Whether knocking elbows in a tight bunch, passing a muddy corner, or hanging on for dear life on a dirt descent never meant for a rigid bike, SRAM DoubleTap provides quick, consistent shifts with more fingers on the bars. It was a non-negotiable lock for this do-it-all bike. Instead of SRAM RED calipers and Hydro levers, we opted for TRP's new Hy/Rd setup. By placing the master cylinder at the caliper itself, TRP has immediately made all those unsightly and non user friendly converter boxes obsolete. With high-quality compressionless brake cable housing, the Hy/Rd is light-years better than mechanical discs and within spitting distance of all bit the best pure hydraulic systems—all with no need to ever bleed them. They set up in an instant and any slack is easily removed by a small barrel adjuster at the caliper. Because they are hydraulic, the pads will automatically adjust—an important point when a gritty cross race can wipe out pads in a few laps. With the Hy/Rd, TRP has has instantly removed the major headaches roadies face when going to a disc frame.
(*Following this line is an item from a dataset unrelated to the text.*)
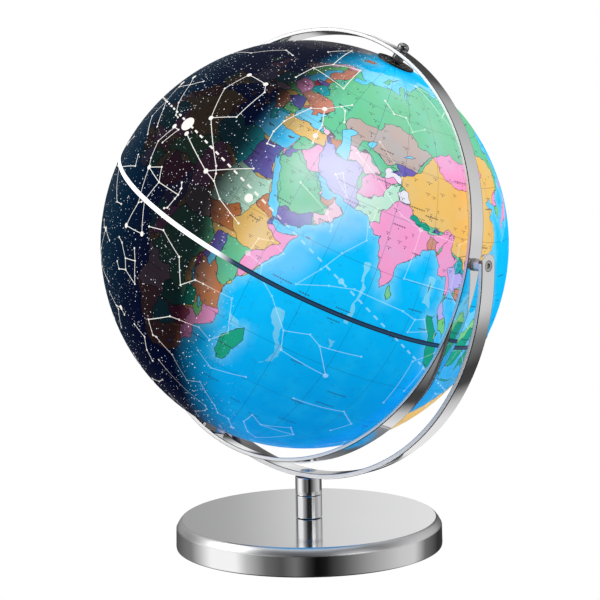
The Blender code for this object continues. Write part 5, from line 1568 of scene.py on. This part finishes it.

No experience with hydraulic systems is necessary and if you want to swap over your current group, you can. Initial concerns about boiling the mineral oil due to proximity of the the hot discs and pads were unfounded. TRP has insulated the oil so well, the paint is going to peel and the pads are going to glaze before the oil boils.

We wrapped up this build with a few choice items. Continental Speed cyclocross tires were set up tubeless to take advantage of thier high-volume 35-mm width for impact protection and low, tight tread pattern for minimum rolling resistance on the road and hard pack. Bontrager sealant was used simply because it has set up more tires, more easily, and more often for us than any other sealant. We also used Bontrager high-visibility bar tape, With this bike, ride times are open-ended, so why not be as bright as possible when trying to beat the sunset home? Seven built the frame with the Arione saddle in mind, and when the new VSX version came out with deeper padding we knew it was perfect for less than perfect roads. For bottle cages we went with the champangne of cages, King Cage. Hand made out of titanium, one at a time, they make every other cage just seem silly.

The Results

We could bore you with the same refrain heard endlessly about Ti bikes. Does it have a ride quality that is simply magical? It's good, incredibly good, but we know carbon bikes can be stiffer, lighter, and these days, just as comfortable. We could even get the same geometry with a carbon custom, although without Seven's incredible ability to put angles and diameters to my specifications they would never have been found. Clearly, all the parts—SRAM, TRP, ENVE—would fit perfectly on a carbon frame. What Seven did with titanium was to create a work of art that handles beautifully, has a quick and lively nature with the ability to tackle any road&mhash;gravel, goat path or rock garden—you recklessly find yourself careening towards, day in and day out, for years. The Seven Mudhoney SL is an Armani suit you can wear in a cage fight, run a lint roller across, and then hit the red carpet.